Quote the full listing word for word.

### Data for the task
━━━━

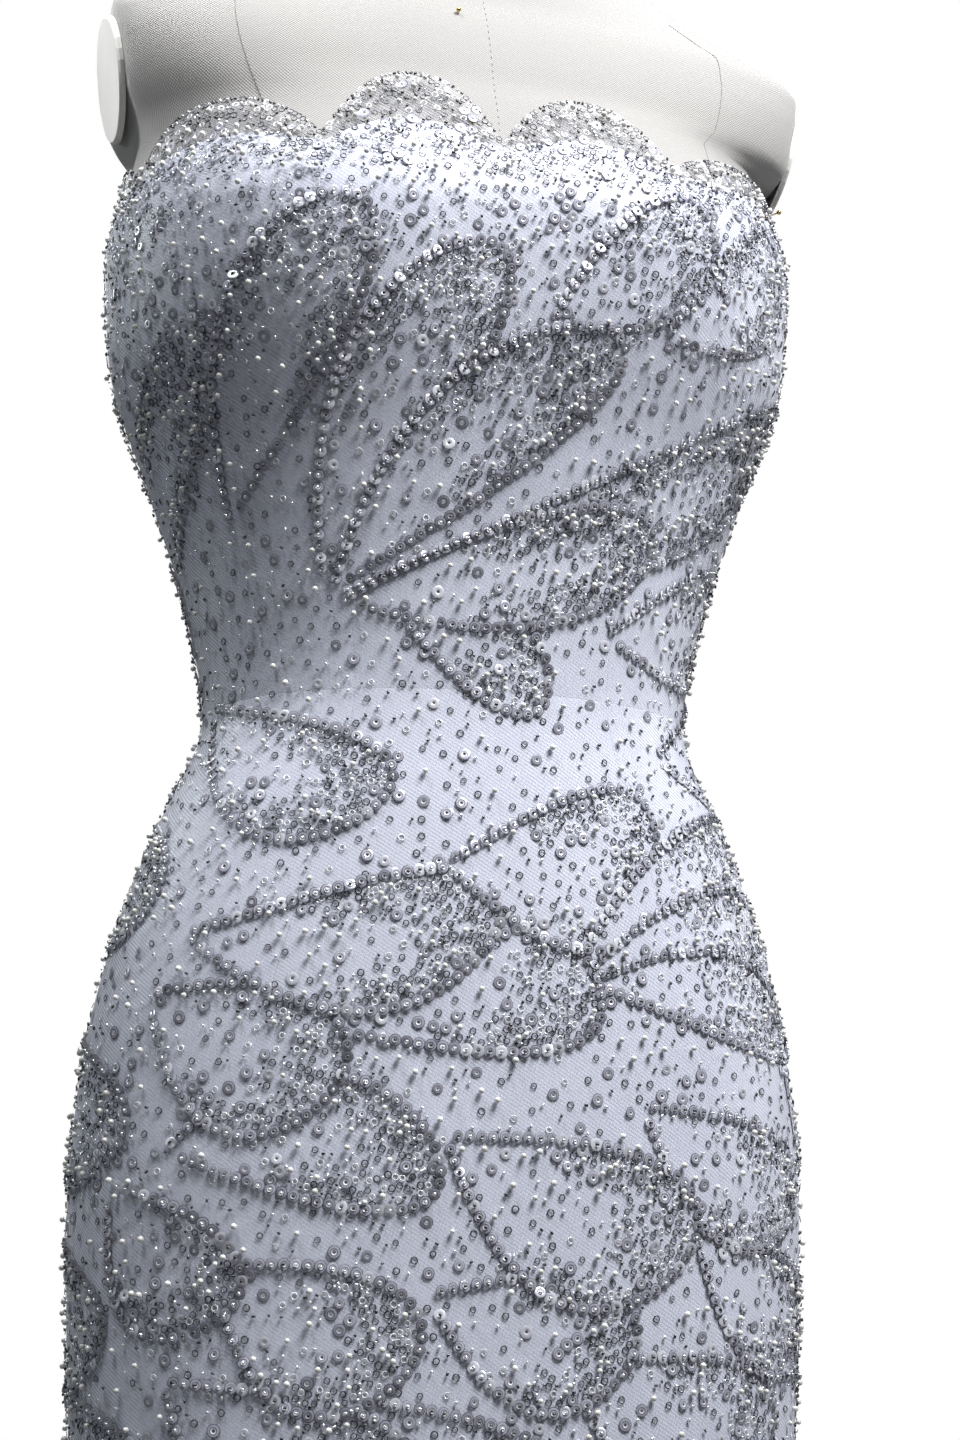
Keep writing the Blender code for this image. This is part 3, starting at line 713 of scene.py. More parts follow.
def pearl_finish():
    """Glass pearls: warm white with a satiny lustre."""
    finish = Finish("glass_pearls", Coat_Roughness=0.08, Sheen_Weight=0.3, Specular_IOR_Level=0.6)
    tone = bead_tone(finish)
    bloom = finish.noise(900.0, finish.place(), detail=2.0)
    return finish.finished(
        Base_Color=finish.mix(tone * 0.7 + bloom * 0.3, (0.60, 0.60, 0.57), (0.86, 0.86, 0.86)),
        Roughness=bloom * 0.12 + 0.16,
        Coat_Weight=bloom * 0.4 + 0.4,
    )


def seed_finish():
    """Tiny cut tubes: nearly black or nearly white, side by side."""
    finish = Finish("cut_seed_beads", Metallic=0.5, Coat_Weight=0.5, Coat_Roughness=0.04)
    tone = bead_tone(finish)
    split = (tone > 0.5) * 0.85 + tone * 0.15
    return finish.finished(
        Base_Color=finish.mix(split, (0.02, 0.02, 0.025), (0.92, 0.94, 0.98)),
        Roughness=finish.noise(3000.0, finish.place(), detail=1.0) * 0.14 + 0.08,
    )


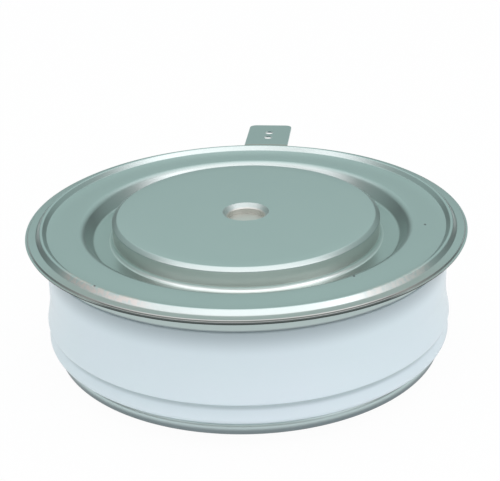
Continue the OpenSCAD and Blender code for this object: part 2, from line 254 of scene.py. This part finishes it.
spot = spot_group()


def spot_mask(nodes, middle, near, far, axes=(1, 1, 1)):
    """A spot: 1 within near of the point middle, 0 beyond far"""
    mask = nodes.new("ShaderNodeGroup")
    mask.node_tree = spot
    mask.inputs["Middle"].default_value = middle
    mask.inputs["Axes"].default_value = axes
    mask.inputs["Near"].default_value = near
    mask.inputs["Far"].default_value = far
    return mask.outputs["Mask"]


def tinted(nodes, links, mask, under, colour):
    """The colour under it, changed to colour where the mask is 1"""
    blend = nodes.new("ShaderNodeMix")
    blend.data_type = "RGBA"
    links.new(mask, blend.inputs[0])
    links.new(under, blend.inputs[6])
    blend.inputs[7].default_value = linear(*colour)
    return blend.outputs[2]


def raised(nodes, links, mask, under, value):
    """The value under it, changed to value where the mask is 1"""
    blend = nodes.new("ShaderNodeMix")
    links.new(mask, blend.inputs[0])
    links.new(under, blend.inputs[2])
    blend.inputs[3].default_value = value
    return blend.outputs[0]


def product(nodes, links, first, second):
    """The product of two values, of which the second may be a plain number"""
    times = nodes.new("ShaderNodeMath")
    times.operation = "MULTIPLY"
    links.new(first, times.inputs[0])
    if isinstance(second, float):
        times.inputs[1].default_value = second
    else:
        links.new(second, times.inputs[1])
    return times.outputs[0]


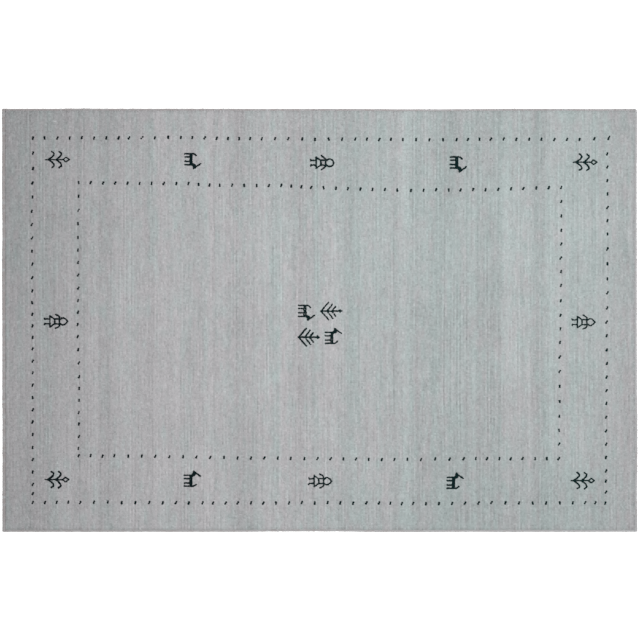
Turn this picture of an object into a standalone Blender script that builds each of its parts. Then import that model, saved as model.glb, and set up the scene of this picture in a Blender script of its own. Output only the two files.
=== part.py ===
"""A hand-knotted gabbeh rug, 1.80 m by 1.20 m, lying flat with its pile up.

The length runs along X, with the warps, and the width along Y, with the rows of knots.
The underside is at z = 0, and the origin is the middle of the rug's box there.
All sizes are in metres.
"""
import math
from collections import namedtuple

import bmesh
import bpy

# The whole rug
LENGTH = 1.800
WIDTH = 1.200
THICKNESS = 0.012
GAP = 0.0003

# The overcast bindings: how wide each one lies, and how high the wrapped edge stands
BAND_LEFT = 0.0100
BAND_RIGHT = 0.0080
BAND_FAR = 0.0070
BAND_NEAR = 0.0075
BINDING_HEIGHT = 0.0072
BINDING_WAIST = 0.45
BINDING_FOOT = 0.20
TOP_STEPS = 8
FOOT_STEPS = 3

# The rounding of the pile's upper edge
SHOULDER_RADIUS = 0.004
SHOULDER_STEPS = 4

# How many sections run along an edge and round a corner
LENGTH_SECTIONS = 40
WIDTH_SECTIONS = 26
CORNER_STEPS = 4
FIELD_CORNER_RADIUS = 0.004

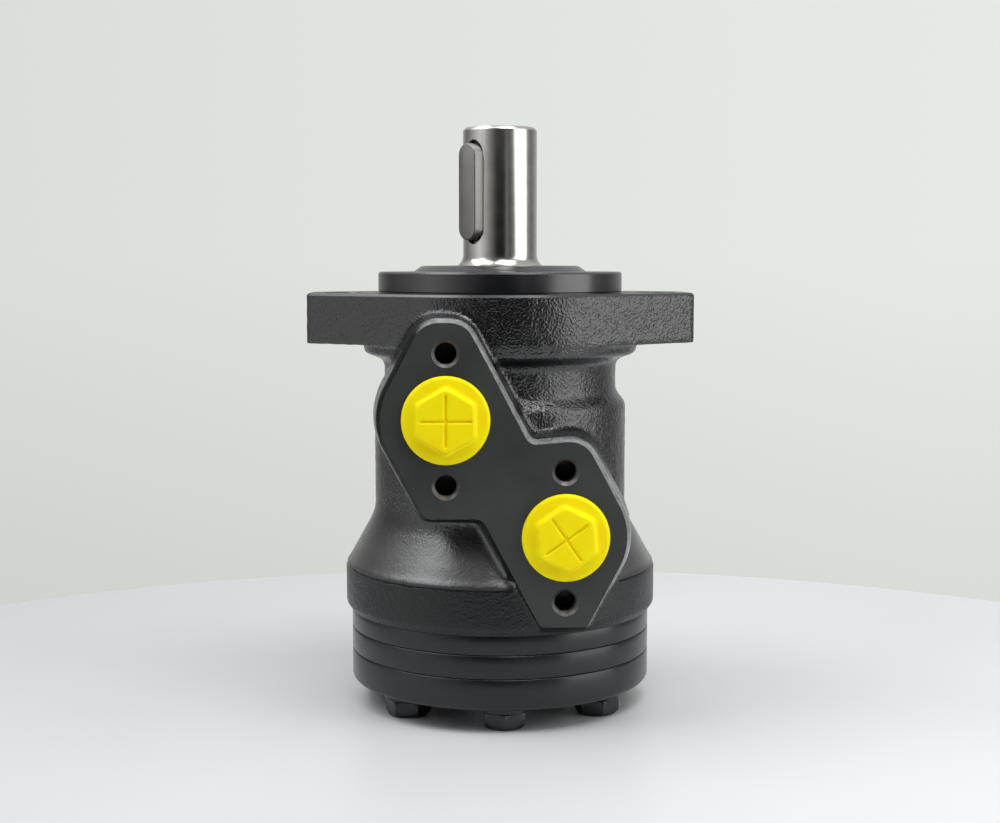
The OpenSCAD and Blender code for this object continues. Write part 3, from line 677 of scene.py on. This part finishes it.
    # which finish each face has
    c, d = centres(h)
    idx = np.zeros(len(c), np.int32)
    r = np.hypot(c[:, 0], c[:, 1])
    idx[(c[:, 2] > -0.76)] = 1
    idx[(np.abs(c[:, 1] - FACE) < 0.02) & (d[:, 1] < -0.98)] = 2
    idx[(c[:, 1] < -50.8) & (c[:, 1] > FACE + 0.02) & (c[:, 2] > -89.5)] = 4
    idx[(c[:, 1] < -52.95) & (c[:, 1] > FACE + 0.02) & (c[:, 2] <= -89.5)] = 4
    inner = (r < 26.3) & (c[:, 2] < 6.0)
    idx[inner] = 3
    idx[(r < 20.9) & (c[:, 2] >= 6.0) & (np.abs(d[:, 2]) < 0.9)] = 3
    idx[c[:, 2] < Z_HOUSE + 0.02] = 3
    for s, z in ((-1, ZA), (1, ZB)):
        idx[(np.hypot(c[:, 0] - s * PX, c[:, 2] - z) < 10.9) & (c[:, 1] > FACE + 0.02) & (c[:, 1] < -20)] = 3
        for e in (-1, 1):
            near = np.hypot(c[:, 0] - s * PX, c[:, 2] - z - e * HOLE_GAP) < 4.7
            idx[near & (c[:, 1] > FACE + 0.02) & (c[:, 1] < -30)] = 3
    idx[(np.hypot(c[:, 0], c[:, 2] - DRAIN_Z) < 7.4) & (c[:, 1] > 22)] = 3
    idx[(np.hypot(c[:, 0], c[:, 2] - DRAIN_Z) >= 7.4) & (c[:, 1] > DRAIN_Y - 0.02)] = 1
    for s in (-1, 1):
        idx[(np.hypot(c[:, 0] - s * 53.2, c[:, 1]) < 7.3) & (np.abs(d[:, 2]) < 0.9)] = 1
    set_materials(h, [M_CAST, M_SMOOTH, M_PAD, M_BORE, M_EDGE], idx)
    shade(h, 38)
    h.name = "housing_cast"
    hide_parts("housing")
    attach(h, "motor_housing")
    return h


# ------------------------------------------------------------------ rings
def rim(r, h0, h1, ct, cb):
    """Outer edge of a disc between z = h1 and h0, with rounded rims."""
    return (bez((r - ct, h1), (r - ct * 0.15, h1 - ct * 0.15), (r, h1 - ct), 3)
            + bez((r, h0 + cb), (r - cb * 0.15, h0 + cb * 0.15), (r - cb, h0), 3))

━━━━

### Solution to this problem
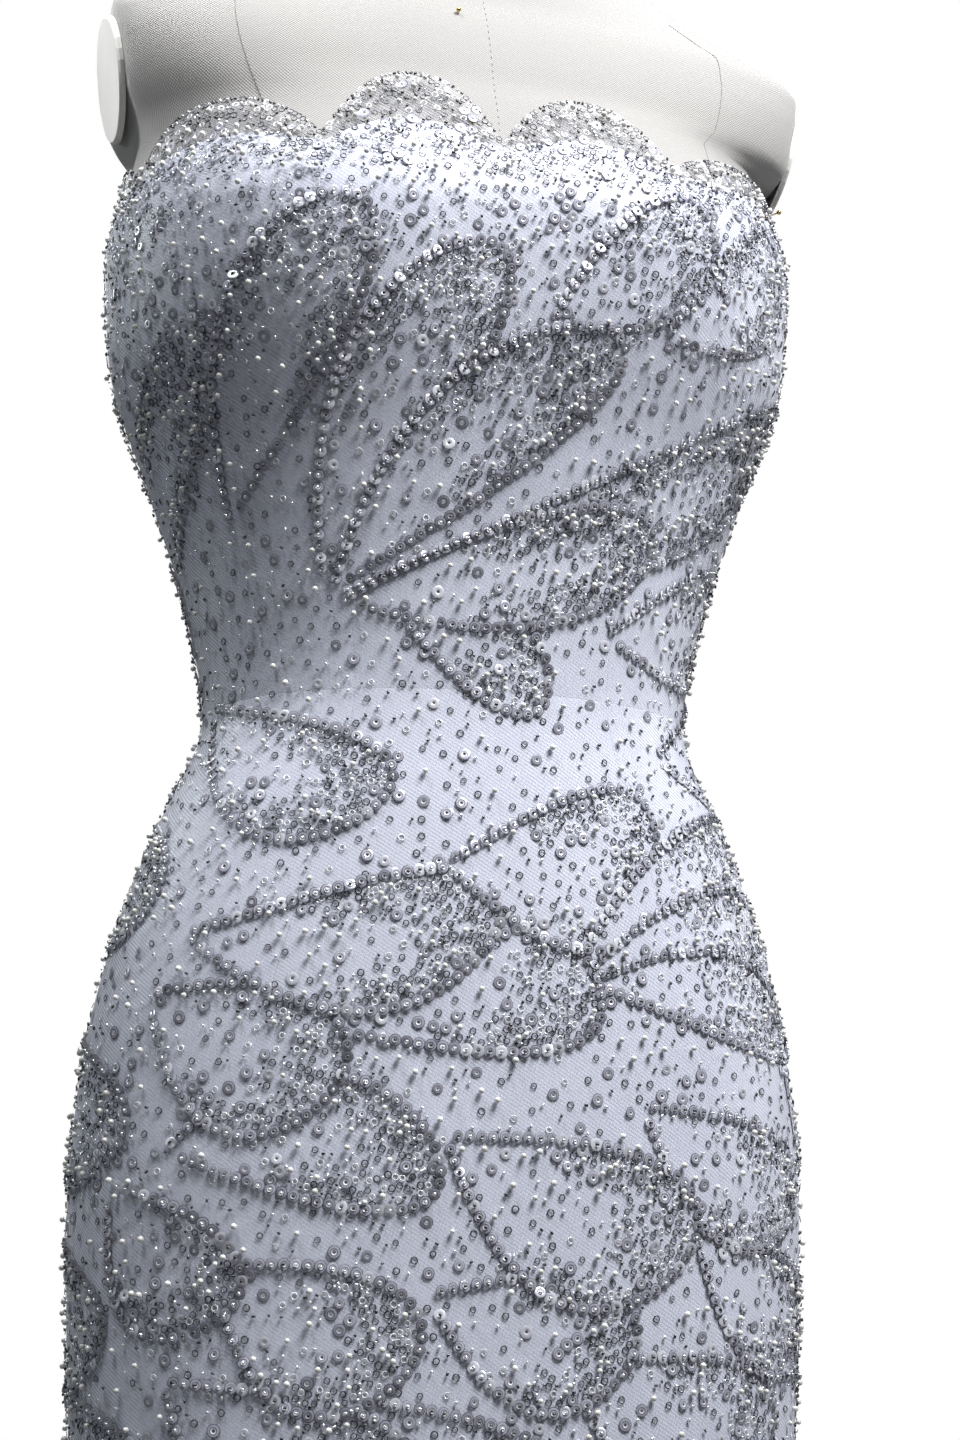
Keep writing the Blender code for this image. This is part 3, starting at line 713 of scene.py. More parts follow.
def pearl_finish():
    """Glass pearls: warm white with a satiny lustre."""
    finish = Finish("glass_pearls", Coat_Roughness=0.08, Sheen_Weight=0.3, Specular_IOR_Level=0.6)
    tone = bead_tone(finish)
    bloom = finish.noise(900.0, finish.place(), detail=2.0)
    return finish.finished(
        Base_Color=finish.mix(tone * 0.7 + bloom * 0.3, (0.60, 0.60, 0.57), (0.86, 0.86, 0.86)),
        Roughness=bloom * 0.12 + 0.16,
        Coat_Weight=bloom * 0.4 + 0.4,
    )


def seed_finish():
    """Tiny cut tubes: nearly black or nearly white, side by side."""
    finish = Finish("cut_seed_beads", Metallic=0.5, Coat_Weight=0.5, Coat_Roughness=0.04)
    tone = bead_tone(finish)
    split = (tone > 0.5) * 0.85 + tone * 0.15
    return finish.finished(
        Base_Color=finish.mix(split, (0.02, 0.02, 0.025), (0.92, 0.94, 0.98)),
        Roughness=finish.noise(3000.0, finish.place(), detail=1.0) * 0.14 + 0.08,
    )


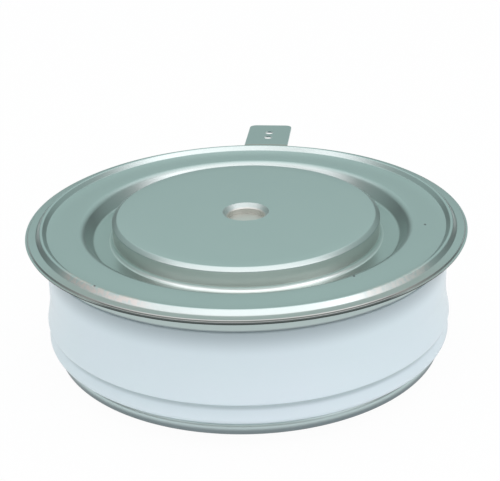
Continue the OpenSCAD and Blender code for this object: part 2, from line 254 of scene.py. This part finishes it.
spot = spot_group()


def spot_mask(nodes, middle, near, far, axes=(1, 1, 1)):
    """A spot: 1 within near of the point middle, 0 beyond far"""
    mask = nodes.new("ShaderNodeGroup")
    mask.node_tree = spot
    mask.inputs["Middle"].default_value = middle
    mask.inputs["Axes"].default_value = axes
    mask.inputs["Near"].default_value = near
    mask.inputs["Far"].default_value = far
    return mask.outputs["Mask"]


def tinted(nodes, links, mask, under, colour):
    """The colour under it, changed to colour where the mask is 1"""
    blend = nodes.new("ShaderNodeMix")
    blend.data_type = "RGBA"
    links.new(mask, blend.inputs[0])
    links.new(under, blend.inputs[6])
    blend.inputs[7].default_value = linear(*colour)
    return blend.outputs[2]


def raised(nodes, links, mask, under, value):
    """The value under it, changed to value where the mask is 1"""
    blend = nodes.new("ShaderNodeMix")
    links.new(mask, blend.inputs[0])
    links.new(under, blend.inputs[2])
    blend.inputs[3].default_value = value
    return blend.outputs[0]


def product(nodes, links, first, second):
    """The product of two values, of which the second may be a plain number"""
    times = nodes.new("ShaderNodeMath")
    times.operation = "MULTIPLY"
    links.new(first, times.inputs[0])
    if isinstance(second, float):
        times.inputs[1].default_value = second
    else:
        links.new(second, times.inputs[1])
    return times.outputs[0]


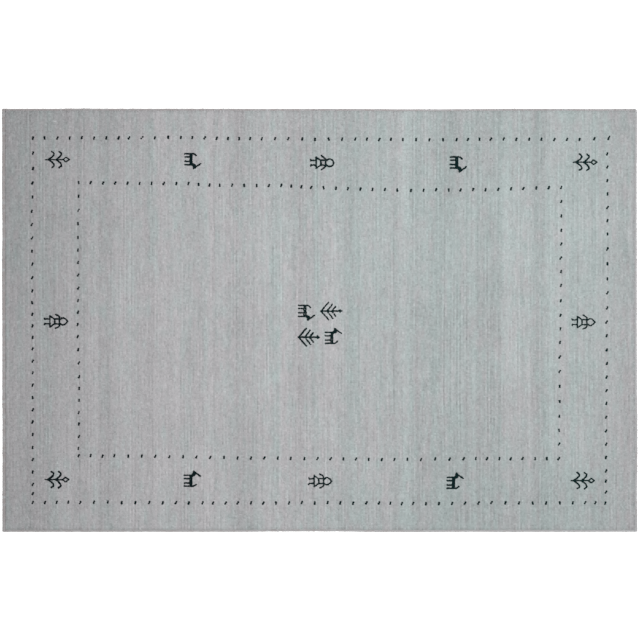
Turn this picture of an object into a standalone Blender script that builds each of its parts. Then import that model, saved as model.glb, and set up the scene of this picture in a Blender script of its own. Output only the two files.
=== part.py ===
"""A hand-knotted gabbeh rug, 1.80 m by 1.20 m, lying flat with its pile up.

The length runs along X, with the warps, and the width along Y, with the rows of knots.
The underside is at z = 0, and the origin is the middle of the rug's box there.
All sizes are in metres.
"""
import math
from collections import namedtuple

import bmesh
import bpy

# The whole rug
LENGTH = 1.800
WIDTH = 1.200
THICKNESS = 0.012
GAP = 0.0003

# The overcast bindings: how wide each one lies, and how high the wrapped edge stands
BAND_LEFT = 0.0100
BAND_RIGHT = 0.0080
BAND_FAR = 0.0070
BAND_NEAR = 0.0075
BINDING_HEIGHT = 0.0072
BINDING_WAIST = 0.45
BINDING_FOOT = 0.20
TOP_STEPS = 8
FOOT_STEPS = 3

# The rounding of the pile's upper edge
SHOULDER_RADIUS = 0.004
SHOULDER_STEPS = 4

# How many sections run along an edge and round a corner
LENGTH_SECTIONS = 40
WIDTH_SECTIONS = 26
CORNER_STEPS = 4
FIELD_CORNER_RADIUS = 0.004

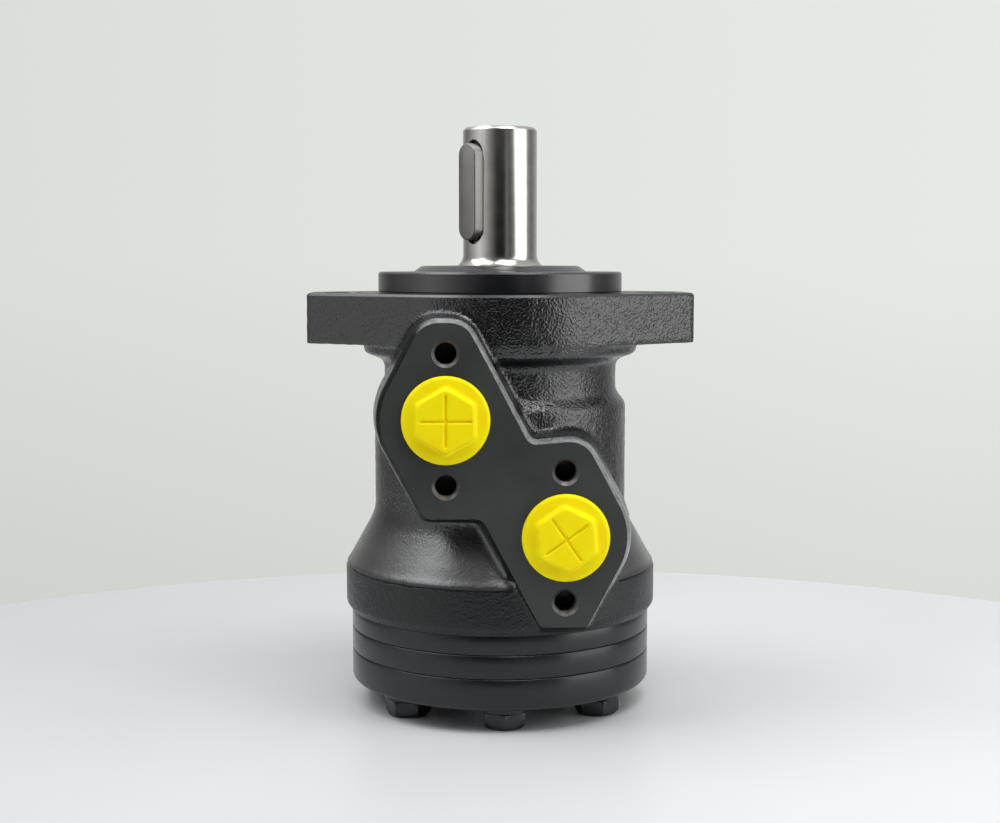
The OpenSCAD and Blender code for this object continues. Write part 3, from line 677 of scene.py on. This part finishes it.
    # which finish each face has
    c, d = centres(h)
    idx = np.zeros(len(c), np.int32)
    r = np.hypot(c[:, 0], c[:, 1])
    idx[(c[:, 2] > -0.76)] = 1
    idx[(np.abs(c[:, 1] - FACE) < 0.02) & (d[:, 1] < -0.98)] = 2
    idx[(c[:, 1] < -50.8) & (c[:, 1] > FACE + 0.02) & (c[:, 2] > -89.5)] = 4
    idx[(c[:, 1] < -52.95) & (c[:, 1] > FACE + 0.02) & (c[:, 2] <= -89.5)] = 4
    inner = (r < 26.3) & (c[:, 2] < 6.0)
    idx[inner] = 3
    idx[(r < 20.9) & (c[:, 2] >= 6.0) & (np.abs(d[:, 2]) < 0.9)] = 3
    idx[c[:, 2] < Z_HOUSE + 0.02] = 3
    for s, z in ((-1, ZA), (1, ZB)):
        idx[(np.hypot(c[:, 0] - s * PX, c[:, 2] - z) < 10.9) & (c[:, 1] > FACE + 0.02) & (c[:, 1] < -20)] = 3
        for e in (-1, 1):
            near = np.hypot(c[:, 0] - s * PX, c[:, 2] - z - e * HOLE_GAP) < 4.7
            idx[near & (c[:, 1] > FACE + 0.02) & (c[:, 1] < -30)] = 3
    idx[(np.hypot(c[:, 0], c[:, 2] - DRAIN_Z) < 7.4) & (c[:, 1] > 22)] = 3
    idx[(np.hypot(c[:, 0], c[:, 2] - DRAIN_Z) >= 7.4) & (c[:, 1] > DRAIN_Y - 0.02)] = 1
    for s in (-1, 1):
        idx[(np.hypot(c[:, 0] - s * 53.2, c[:, 1]) < 7.3) & (np.abs(d[:, 2]) < 0.9)] = 1
    set_materials(h, [M_CAST, M_SMOOTH, M_PAD, M_BORE, M_EDGE], idx)
    shade(h, 38)
    h.name = "housing_cast"
    hide_parts("housing")
    attach(h, "motor_housing")
    return h


# ------------------------------------------------------------------ rings
def rim(r, h0, h1, ct, cb):
    """Outer edge of a disc between z = h1 and h0, with rounded rims."""
    return (bez((r - ct, h1), (r - ct * 0.15, h1 - ct * 0.15), (r, h1 - ct), 3)
            + bez((r, h0 + cb), (r - cb * 0.15, h0 + cb * 0.15), (r - cb, h0), 3))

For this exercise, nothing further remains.